Apropos Fluchtursachen. Die österreichische Rüstungsindustrie verdient Millionenbeträge durch Waffenverkäufe an Saudi-Arabien. Allein zwischen 2008 und 2013 verdiente die heimische Rüstungsbranche rund 18 Millionen Euro. Neben eigenen kriegerischen Abenteuern zum Beispiel im Jemen verteilt das sunnitisch-islamistische Regime genau solche Waffen auch an diverse dschihadistische Gruppierungen, die damit weiter für Krieg, Terror, Vertreibung und somit Fluchtursachen sorgen können.

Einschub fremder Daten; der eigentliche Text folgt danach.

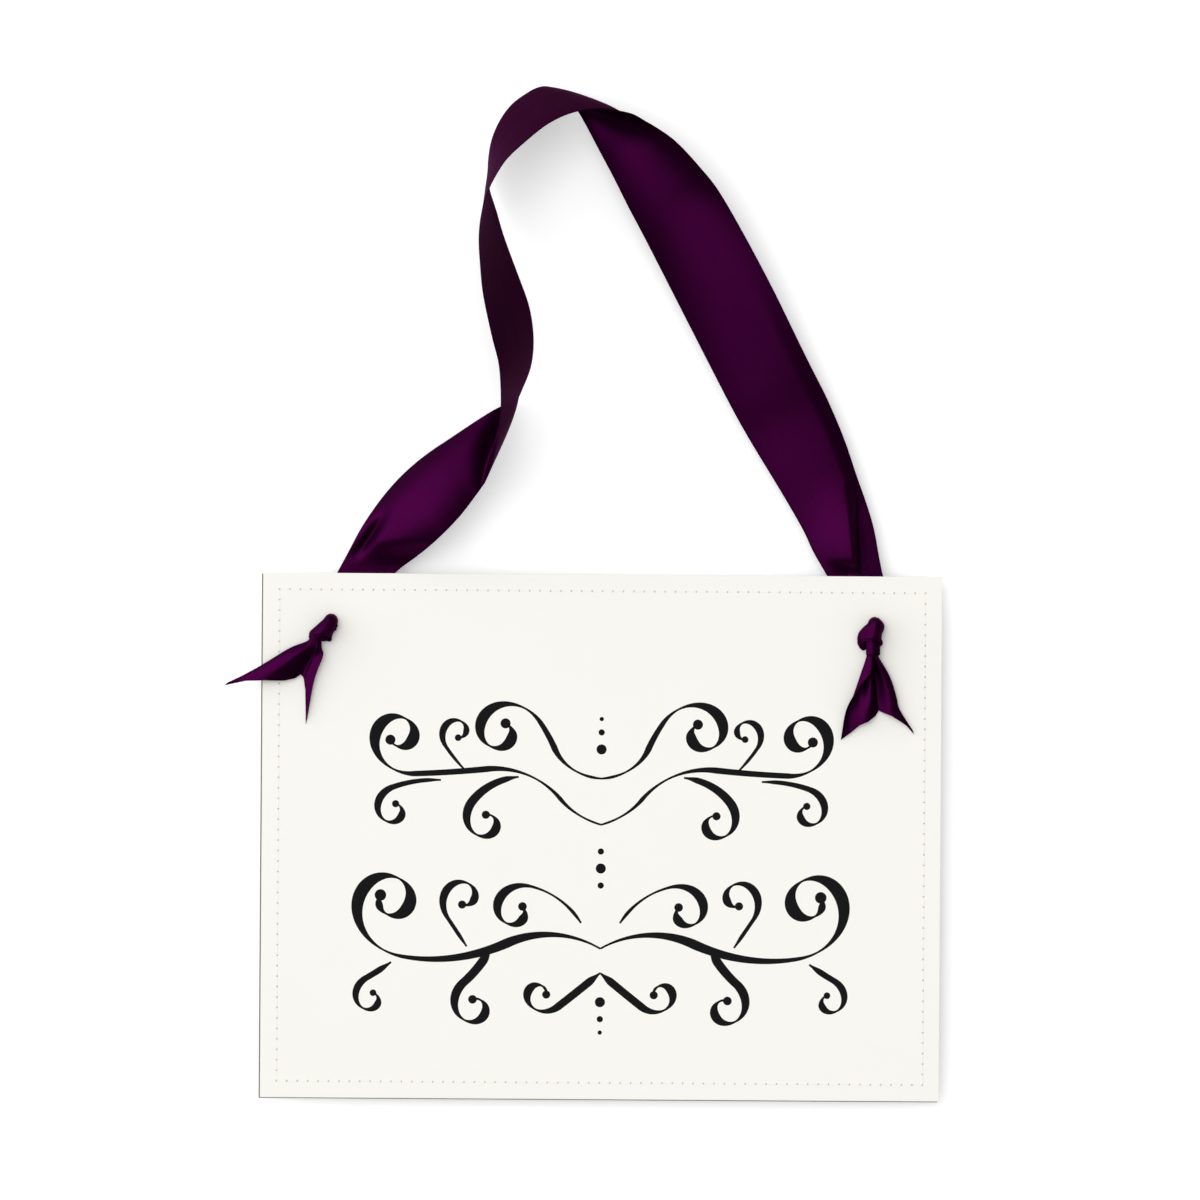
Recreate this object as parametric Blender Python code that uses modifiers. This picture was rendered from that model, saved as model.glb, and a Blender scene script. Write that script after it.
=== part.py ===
"""Party sign: two sheets of card sewn together, hung on one satin ribbon that is knotted through two holes.

The sign lies on its back with its ribbon laid out above it. All sizes are in metres.
+X is the reader's right, +Y points to the sign's top edge and +Z points out of its printed face.
The origin is the middle of the front card's bottom edge, halfway through the card's thickness.
"""

import math

import bmesh
import bpy
import numpy as np
from mathutils import Matrix, Vector

# Card
CARD_W = 0.2794
CARD_H = 0.2159
SHEET_T = 0.0005
SHEET_GAP = 0.0001

# Punched holes, by their centres
HOLE_D = 0.006
HOLE_FROM_SIDE = 0.028
HOLE_FROM_TOP = 0.0225

# Seam
SEAM_INSET = 0.0068
THREAD_D = 0.0003
THREAD_GAP = 0.00005

# Ribbon
RIBBON_W = 0.0381
RIBBON_T = 0.0004
WIDTH_OVER_EDGE = 0.025
LOOP_REACH = 0.2
BUNDLE_CLEARANCE = 0.0005
BACK_ROOM = 0.0018
HINGE_BEYOND_EDGE = 0.003
JOINT_GAP = 0.0009
PIECE_GAP = 0.0003

# Knots and tails
KNOT_W_LEFT = 0.0094
KNOT_W_RIGHT = 0.0110
KNOT_L = 0.0138
KNOT_H = 0.0072
KNOT_OFF_HOLE = 0.0008
COLLAR_W = 0.0066
COLLAR_H = 0.0054
COLLAR_REACH_LEFT = 0.0092
COLLAR_REACH_RIGHT = 0.0108
KNOT_TURN_LEFT = math.radians(-35)
KNOT_TURN_RIGHT = 0.0
CAGE_UNIT = 0.001
NOTCH_SHARE = 0.62

# Heights that follow from the sizes above
FRONT_Z = SHEET_T / 2
BACK_SHEET_Z = -(SHEET_T + SHEET_GAP)
BACK_Z = BACK_SHEET_Z - SHEET_T / 2
REST_Z = BACK_Z - BACK_ROOM
RUN_Z = BACK_Z - BACK_ROOM / 2

HOLE_X = CARD_W / 2 - HOLE_FROM_SIDE
HOLE_Y = CARD_H - HOLE_FROM_TOP
HINGE_Y = CARD_H + HINGE_BEYOND_EDGE

# Steps of each sheet's grid
LOOP_STEPS = 3
LOOP_ACROSS = 6
RUN_STEPS = 8
RUN_ACROSS = 16
TAIL_STEPS = 14
TAIL_ACROSS = 16

# The loop's route, from the right leg over the top to the left leg. Each station is a line across the
# ribbon: where its standing edge rests, across as a share of half the span between the holes and up
# from the card's top edge as a share of the loop's reach, the heading and the lean in degrees of the
# line from there to the ribbon's other edge, and the line's length in ribbon widths, over 1 where it
# crosses aslant.
LEG_SHARE = WIDTH_OVER_EDGE / RIBBON_W
LEG_START = (HINGE_BEYOND_EDGE + JOINT_GAP / 2) / LOOP_REACH
LOOP_ROUTE = [
    (0.807, LEG_START, 0, 0, LEG_SHARE),
    (0.774, 0.0515, 14, 9, 0.70),
    (0.745, 0.0875, 26, 12, 0.75),
    (0.686, 0.145, 27, 15, 0.83),
    (0.622, 0.204, 27, 15, 0.91),
    (0.536, 0.282, 27.5, 15, 0.98),
    (0.455, 0.362, 27.5, 17, 1.00),
    (0.298, 0.5295, 27, 18, 1.00),
    (0.149, 0.6895, 28.5, 23, 1.00),
    (0.086, 0.7545, 28, 31, 1.00),
    (0.026, 0.821, 26, 42, 1.00),
    (-0.026, 0.874, 18, 50, 1.00),
    (-0.072, 0.923, 1, 52, 1.02),
    (-0.117, 0.966, -14, 52, 1.065),
    (-0.176, 0.9975, -25, 50, 1.11),
    (-0.221, 1.0065, -28, 51, 1.10),
    (-0.260, 1.0015, -30, 54, 1.07),
    (-0.302, 0.987, -32, 58, 1.04),
    (-0.349, 0.967, -38, 61, 1.01),
    (-0.393, 0.932, -45, 65, 1.00),
    (-0.423, 0.89, -54, 71, 1.00),
    (-0.434, 0.8395, -57, 78, 1.00),
    (-0.430, 0.796, -68, 85, 1.00),
    (-0.403, 0.751, -144, 81, 1.00),
    (-0.377, 0.701, -155, 75, 1.00),
    (-0.344, 0.651, -157, 70, 1.00),
    (-0.310, 0.6015, -160, 65.5, 1.00),
    (-0.276, 0.5475, -166, 63, 1.00),
    (-0.261, 0.484, -171, 64, 1.00),
    (-0.270, 0.427, -178, 69.5, 1.00),
    (-0.303, 0.38, -180, 77, 1.00),
    (-0.309, 0.371, -146, 77.5, 1.02),
    (-0.313, 0.3665, -120, 70, 1.05),
    (-0.320, 0.363, -111, 62, 1.10),
    (-0.326, 0.36, -108, 55, 1.18),
    (-0.335, 0.356, -106, 48, 1.23),
    (-0.405, 0.3385, -96, 48.5, 1.20),
    (-0.478, 0.3115, -85, 49, 1.14),
    (-0.566, 0.278, -70, 47.5, 1.09),
    (-0.658, 0.243, -53, 43, 1.03),
    (-0.745, 0.2055, -37, 35, 1.00),
    (-0.825, 0.1565, -36, 31, 0.94),
    (-0.886, 0.1005, -28, 24, 0.80),
    (-0.964, LEG_START, 0, 0, LEG_SHARE),
]

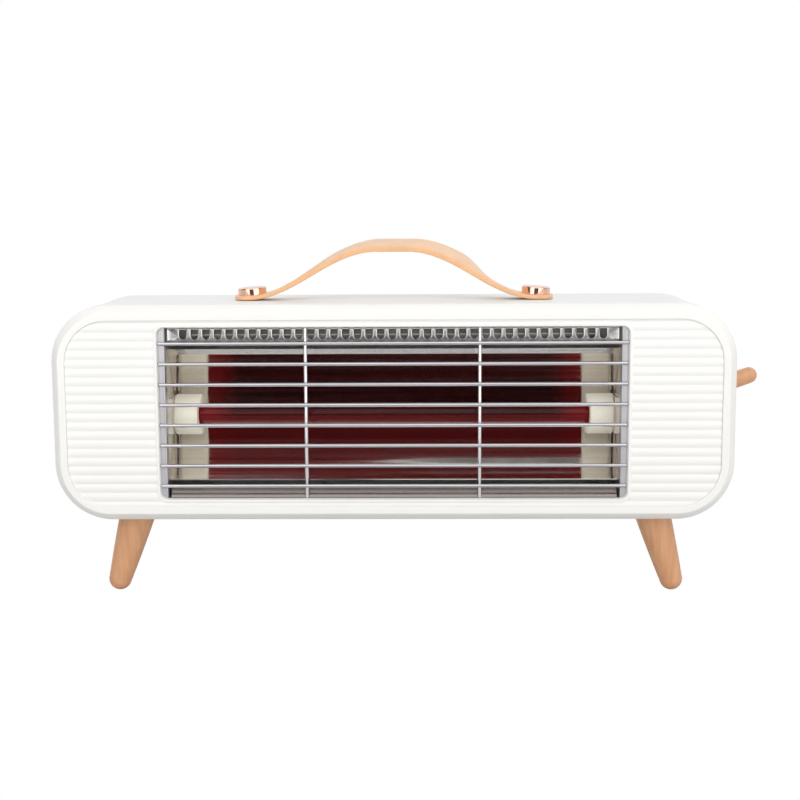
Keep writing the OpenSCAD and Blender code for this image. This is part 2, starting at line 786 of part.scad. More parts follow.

Vielleicht hat Josef Cap darüber am 10. Juli mit dem saudischen Kultur- und Informationsminister Awwad Bin Saleh Al-Awwad gesprochen. Mit diesem hat er sich in seiner Eigenschaft als Obmann des außenpolitischen Ausschusses zu einem «Gedankenaustausch» getroffen. Doch leider sind Informationen über das Gespräch nicht zu bekommen. Solcherlei Treffen seien vertrauliche Angelegenheiten, hieß es auf Nachfrage beim Büro Cap. Es gebe weder für die Öffentlichkeit zugängliche Tagesordnungen noch Protokolle.

Ob Cap mit dem saudischen Minister über «migrantische Hegemonialbestrebungen» gesprochen hat oder lieber doch über Frauenrechte in Saudi-Arabien, wir werden es nicht erfahren. Bleibt nur die Frage, wann Cap das Ende des Alkoholverbots in den Öffis fordert.